The use of taxidermy in visually impaired education and programming has a long-standing presence in natural history museums. As early as 1913, the Sunderland Museum in the United Kingdom offered programs and classes for blind and visually impaired children and adults to touch animal specimens as well as historical and anthropological artifacts. Pictures of these programs are publicly available through the Tyne & Wear Archives and Museums’ Seeing through Touch photo collection. Similarly, in the digital collections of the American Museum of Natural History, a collection of photographs taken between 1914 and 1927 documents public school class visits for blind and visually impaired students. In these photos of what were mostly called “sight conservation classes,” you can see students clustered around a hippopotamus or handling globes of the Earth and Moon.  

Today, teachers still use taxidermy to educate visually impaired students. Several decades-old specimens populate the library at the California School for the Blind, for example, where children can still explore them. These specimens range from a racoon to a coyote to a small pig, though a constant favorite is the bear. While they currently serve as an informal opportunity for students to gain experiential knowledge of animal traits, in previous years they have been used in formal classroom settings.  

Stop by the Museum this month to get a feel for this Close-Up and the unique history these specimens represent.

August 2018: Reflecting and Looking Forward

Group of children checking out the tidepoolAs many of you know, I will leave my position as Executive Director in late August to join my husband in the Pacific Northwest, where he has started an incredible new job opportunity. It is a bittersweet time for me as I prepare to leave this special museum and our wonderful community. As I reach the end of my tenure here, I have reflected on the many accomplishments our great team of staff, Board and volunteers has achieved since I took the lead in February 2015.

We have expanded and strengthened our public and school programs, created more dynamic gallery experiences, and renewed efforts for better management of the Museum’s collections. Behind the scenes, we have established a strong operational infrastructure to support our expanded efforts. We have experienced increases in attendance, membership and giving – all while building a more financially resilient organization. I am so proud of the work we have accomplished together and of the Museum we are becoming.

During the past eight months, our staff and Board have worked together to craft a strategic plan to lead the Museum for the next three years. This plan will guide the organization in its priorities, activities and initiatives through the year 2021. It includes key strategic goals, the measurable objectives and tasks to accomplish them, and a comprehensive financial model with which to realize them.

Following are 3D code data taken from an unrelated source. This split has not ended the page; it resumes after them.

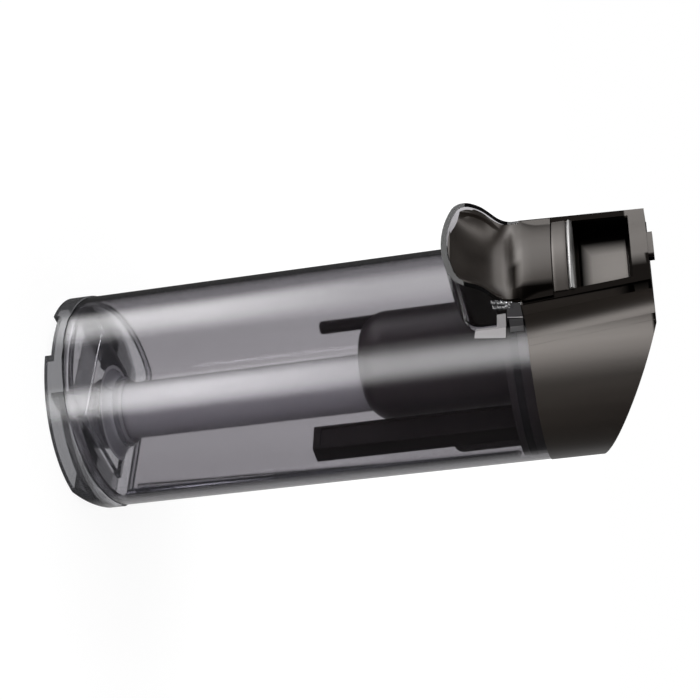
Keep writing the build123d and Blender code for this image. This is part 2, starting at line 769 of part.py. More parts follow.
save("tank_shell", make_tank_shell())
save("base_cap", make_base_cap())
save("inlet_socket", make_inlet_socket())
save("inlet_seal", make_inlet_seal())
save("riser_tube", make_riser_tube())
save("head_housing", make_head_housing())
save("grip_liner", make_grip_liner())
save("grip_neck", make_grip_neck())
save("ring_band", neck_piece(ring_proud, neck_top, ring_top))
save("trim_strip", neck_piece(trim_proud, ring_top, trim_top))
save("lid_plug", make_lid_plug())
save("rim_seal", make_rim_seal())
save("plug_screws", make_plug_screws())
save("separator_hood", make_separator_hood())
save("float_chamber", make_float_chamber())
save("float_rod", make_float_rod())
save("float_yoke", make_float_yoke())
save("float_seal", make_float_seal())
save("valve_plate", make_valve_plate())
save("filter_frame", make_filter_frame())
save("filter_pleats", make_filter_pleats())
save("filter_gasket", make_filter_gasket())
save("latch_panel", make_latch_panel())
save("latch_bracket", make_latch_bracket())
for side_name, place in zip(("left", "right"), spring_places()):
    save("latch_spring_" + side_name, make_latch_spring(*place))
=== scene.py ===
import bpy
import bmesh
import numpy as np
from math import cos, pi, radians, sin
from mathutils import Matrix, Vector


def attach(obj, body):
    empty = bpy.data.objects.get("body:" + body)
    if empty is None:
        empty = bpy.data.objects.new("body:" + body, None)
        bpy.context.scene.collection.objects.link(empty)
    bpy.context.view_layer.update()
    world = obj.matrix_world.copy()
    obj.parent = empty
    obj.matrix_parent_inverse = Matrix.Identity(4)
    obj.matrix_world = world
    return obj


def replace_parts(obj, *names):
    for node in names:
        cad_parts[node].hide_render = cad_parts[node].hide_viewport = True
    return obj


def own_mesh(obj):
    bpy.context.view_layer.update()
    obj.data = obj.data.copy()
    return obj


# Clear dirty water tank with its dark lift-off head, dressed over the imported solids.

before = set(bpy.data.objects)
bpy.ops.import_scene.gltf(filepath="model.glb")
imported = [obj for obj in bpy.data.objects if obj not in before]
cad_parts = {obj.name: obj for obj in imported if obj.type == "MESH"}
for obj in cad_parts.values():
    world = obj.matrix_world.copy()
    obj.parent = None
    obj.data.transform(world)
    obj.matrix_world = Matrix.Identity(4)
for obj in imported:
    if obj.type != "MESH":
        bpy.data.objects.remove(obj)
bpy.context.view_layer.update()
scene = bpy.context.scene
print("frame loaded:", len(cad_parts), "nodes")


# A math node in a material, lamp or group; its two inputs are sockets or plain numbers.
def calculate(tree, operation, first, second, clamp=False):
    step = tree.nodes.new("ShaderNodeMath")
    step.operation = operation
    step.use_clamp = clamp
    for k, value in enumerate((first, second)):
        if isinstance(value, (int, float)):
            step.inputs[k].default_value = value
        else:
            tree.links.new(value, step.inputs[k])
    return step.outputs[0]


# How often a ray has bounced off something, and not only gone through.
def countBounces(tree, rays):
    return calculate(tree, "ADD", rays.outputs["Glossy Depth"], rays.outputs["Diffuse Depth"])


# Camera, lamps, floor and world

eye = {"azimuth": 42.13, "elevation": 11.87, "distance": 0.7612, "roll": 82.87,
       "lens": 84.6, "sensor": 36.0, "nearest": 0.01,
       "aside": -0.00986, "aimHeight": 0.1309, "axisY": -0.0092}


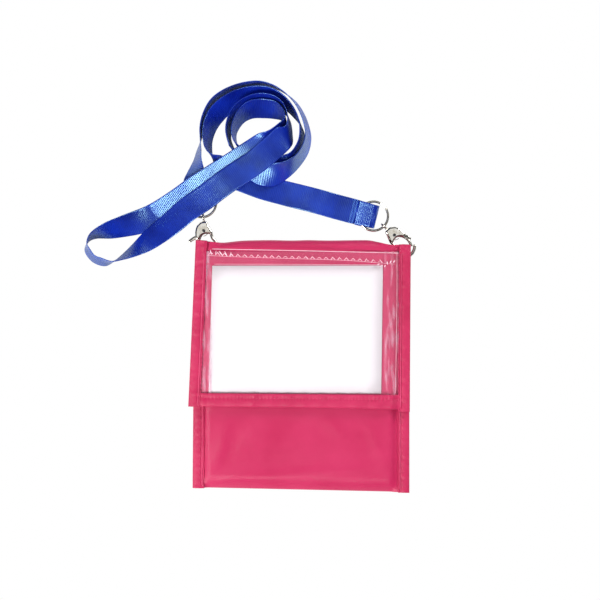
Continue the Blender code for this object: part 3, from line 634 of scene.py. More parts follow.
def fabricMaterial(name, colour, deep, values, weave, weight, mottle=0.5):
    # Woven cloth: fine warp and weft, a grain, and a broad drift between two tints
    material, graph, shader = makeMaterial(name, values)
    where = graph.coords()
    right, up = graph.parts(where)[:2]
    cloth = graph.math("MULTIPLY", graph.sine(right, weave), graph.sine(up, weave))
    grain = graph.noise(where, 1500.0)
    broad = graph.noise(where, 45.0)
    height = graph.math("MULTIPLY_ADD", grain, 1.2, cloth)
    tint = graph.mix(graph.fade(broad, 0.3, 0.7), deep, colour)
    tint = graph.mix(mottle * 0.3, tint, graph.ramp(grain, [(0.35, deep), (0.65, colour)]))
    graph.link(tint, shader.inputs["Base Color"])
    graph.link(graph.bump(height, weight, 0.0001), shader.inputs["Normal"])
    rough = graph.math("MULTIPLY_ADD", broad, 0.2, values["Roughness"] - 0.1)
    graph.link(rough, shader.inputs["Roughness"])
    return material


def grainedMaterial(name, values, scale, detail, strength, distance):
    # A plain material with one fine noise in its surface
    material, graph, shader = makeMaterial(name, values)
    grain = graph.noise(graph.coords(), scale, detail)
    graph.link(graph.bump(grain, strength, distance), shader.inputs["Normal"])
    return material, graph, shader


def filmMaterial():
    look = {
        "Base Color": (0.95, 0.55, 0.70),
        "Roughness": 0.14,
        "Alpha": 0.06,
        "Specular IOR Level": 0.5,
    }
    material, graph, shader = grainedMaterial("clear_vinyl", look, 130.0, 2.0, 0.35, 0.0006)
    # Slack vinyl beside the card creases in upright streaks; the film is made more opaque in its
    # pale colour along them, as painted glints
    where = graph.coords()
    stretched = graph.node("ShaderNodeVectorMath", operation="MULTIPLY")
    stretched.inputs[1].default_value = (1.0, 0.16, 1.0)
    graph.link(where, stretched.inputs[0])
    glintStreaks = graph.fade(graph.noise(stretched.outputs[0], 330.0, 2.0), 0.50, 0.74)
    fromMiddle = graph.math("ABSOLUTE", graph.math("ADD", graph.parts(where)[0], 0.0009))
    beside = graph.math("MULTIPLY", graph.math("SUBTRACT", fromMiddle, 0.0512), 900.0)
    beside = graph.math("MINIMUM", graph.math("MAXIMUM", beside, 0.0), 1.0)
    glintAlpha = graph.math("MULTIPLY_ADD", graph.math("MULTIPLY", glintStreaks, beside), 0.42, 0.05)
    graph.link(glintAlpha, shader.inputs["Alpha"])
    return material


def nickelMaterial():
    look = {"Base Color": (0.80, 0.77, 0.70), "Metallic": 1.0, "Roughness": 0.14}
    material, graph, shader = makeMaterial("bright_nickel", look)
    where = graph.coords()
    smears = graph.noise(where, 420.0)
    scratches = graph.noise(where, 2600.0, 2.0)
    tint = graph.mix(graph.fade(smears, 0.35, 0.7), (0.82, 0.80, 0.75), (0.70, 0.65, 0.54))
    graph.link(tint, shader.inputs["Base Color"])
    graph.link(graph.math("MULTIPLY_ADD", smears, 0.22, 0.04), shader.inputs["Roughness"])
    height = graph.math("MULTIPLY_ADD", scratches, 0.3, smears)
    graph.link(graph.bump(height, 0.25, 0.0003), shader.inputs["Normal"])
    return material


def rivetShadeMaterial():
    # Painted shade: the rivet is near black to stand for the shade in the pivot's recess
    look = {"Base Color": (0.05, 0.05, 0.055), "Metallic": 0.7, "Roughness": 0.4}
    material, graph, shader = makeMaterial("rivet_painted_shade", look)
    wear = graph.noise(graph.coords(), 1800.0)
    graph.link(graph.math("MULTIPLY_ADD", wear, 0.3, 0.25), shader.inputs["Roughness"])
    return material


def endFold(stations):
    first = Vector(stations[0][:3])
    second = Vector(stations[1][:3])
    forward = first - second
    forward.z = 0
    forward.normalize()
    across = stations[0][3:6]
    low = strap["thickness"] / 2 + strap["foldGap"]
    radius = (first.z - low) / 2
    frames = []
    for back in span(strap["foldTail"], 0, strap["foldSteps"]):
        place = first - forward * back
        frames.append((place.x, place.y, low, *across))
    for angle in span(-strap["noseDegrees"], strap["noseDegrees"], strap["noseSteps"]):
        lean = math.radians(angle)
        place = first + forward * (radius * math.cos(lean))
        frames.append((place.x, place.y, low + radius + radius * math.sin(lean), *across))
    return np.array(frames)


def tippedHeights(travelled, along, across, tips):
    # Heights along and across the strap that tip it by the given shares of the key light's slope
    share = np.interp(travelled, [place for place, tip in tips], [tip for place, tip in tips])
    slope = np.outer(share, (*strap["keySlope"], 0.0))
    steps = np.diff(travelled, prepend=travelled[0])
    return np.cumsum((slope * along).sum(axis=1) * steps), (slope * across).sum(axis=1)


def ribbon(name, frames, widths, material, tips):
    points = frames[:, :3]
    along = unitRows(np.gradient(points, axis=0))
    across = unitRows(frames[:, 3:6])
    normal = unitRows(np.cross(along, across))
    travelled = travelledAlong(points)
    shares = [share for share, full in strap["profile"]]
    body = [full for share, full in strap["profile"]]
    half = strap["thickness"] / 2
    sections = []
    uvs = []
    for k, point in enumerate(points):
        side = across[k] * widths[k]
        under = [
            point + side * share - normal[k] * half * full
            for share, full in zip(shares, body)
        ]
        upper = [
            point + side * share + normal[k] * half * full
            for share, full in zip(shares, body)
        ]
        sections.append(under + upper[::-1])
        places = [share * widths[k] for share in shares]
        uvs += [(travelled[k], place) for place in places + places[::-1]]
    piece = loft(name, sections, material, True, uvs)
    low, tilt = tippedHeights(travelled, along, across, tips)
    places = np.array(shares + shares[::-1])
    heights = (low[:, None] + (tilt * widths)[:, None] * places).ravel()
    fall = piece.data.attributes.new("fall", "FLOAT", "POINT")
    fall.data.foreach_set("value", heights[: len(piece.data.vertices)])
    return piece


def seamAcross(rows, width, share):
    # A row of the end's stitches, straight across the strap's upper face, further on by a share of
    # its width
    distance = strap["seamPlace"] + share * strap["width"]
    k = int(np.searchsorted(travelledAlong(rows[:, :3]), distance))
    along = rows[k + 1, :3] - rows[k - 1, :3]
    across = rows[k, 3:6] / np.linalg.norm(rows[k, 3:6])
    normal = np.cross(along, across)
    normal *= math.copysign(1, normal[2]) / np.linalg.norm(normal)
    top = rows[k, :3] + normal * (strap["thickness"] / 2 + strap["stitchLift"])
    return [
        tuple(top + across * width[k] * place)
        for place in span(-strap["seamReach"], strap["seamReach"], 12)
    ]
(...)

Our Museum has made tremendous strides in the last three years and this new strategic plan outlines an equally ambitious set of goals for the next three years. These goals center on: science education and stewardship, visitor experiences and audience diversification, collections care and accessibility, community partnerships, organizational sustainability, and facility revitalizations. These strategic themes attest to our commitment to engage diverse audiences in meaningful interactions with nature and science that educate and inspire.

The Museum’s new plan reflects the creativity and mission-driven dedication of many individuals. I am so thankful to the community members, staff and Board who contributed their perspectives and ideas during the process. Together, our hopes for the Museum and our community have brought the plan to life. I am confident that, through the collaboration of our talented staff, Board and community partners, the goals we now aspire to achieve will in time become milestones of which we will be deeply proud.

In the coming weeks, we will formally announce the plan and make it available to all.  I hope you will embrace it with us and support the Museum as it continues to strengthen and thrive in the future.

Thank you,

Heather Moffat McCoy

Marisa Gomez: Public Programs Manager

Marisa Gomez, Public Programs ManagerMeet Marisa: author, certified naturalist, seasoned trivia host, and procurer of art-friendly plant materials. Marisa has elevated the Museum by wearing many hats over the years, but we now know her as our Education Coordinator – a role she’s held since 2016.

If you’ve enjoyed the Museum’s social media posts, then you’ve already seen Marisa’s handiwork at play. As the voice of our social media, she keeps our digital community abreast of the Museum’s many events, and helps others to forge connections with nature before they even walk through our doors.

She also leads the Museum’s onsite school programs, coordinates group visits, helps orchestrate our public programs, and specializes in immersing our visitors in the culture and stewardship practices of the native people of Santa Cruz, the Amah Mutsun.

Marisa first joined our team as a volunteer in 2013, shortly after earning her B.A. in creative writing from San Jose State University. She came to the Museum to learn the area, meet new people and conduct research for her writing. She soon discovered her passion for teaching others about the traditions of Santa Cruz’s native people when she became a docent.

Today, Marisa is a certified naturalist under the University of California’s Naturalist Program. She helps to educate the Museum’s team of docents, and strives to help others learn and make use of traditional knowledge bestowed by native cultures of Santa Cruz.

“I’m most proud of our new program series, Amah Mutsun: Then and Now,” she said. “By visiting areas of cultural significance and using native plants to create pieces of art, we connect our community with the native people of this amazing place we call home in a way that empowers and amplifies the voices of the Amah Mutsun.”

Her expertise extends beyond natural history, though, and well into the world of trivia. As occasional trivia host to Santa Cruz’s Red Room, 99 Bottles and the Museum over the past five years, Marisa has generated thousands of trivia questions spanning a variety of subjects.

She’s especially fascinated by the connections people form with plants, be they for art, tool use or nourishment. Marisa aims to forge those connections through our many workshops, where visitors can get their hands dirty by extracting natural dyes, weaving baskets, or printing unique images of local algae, among other activities.

“When people rely on something,” she said, “they’re more likely to care about it. And stewardship starts with that initial connection. The greater the connection, the more likely you are to protect it when it’s threatened.”

This post was updated on April 15, 2020 to list Marisa’s current title.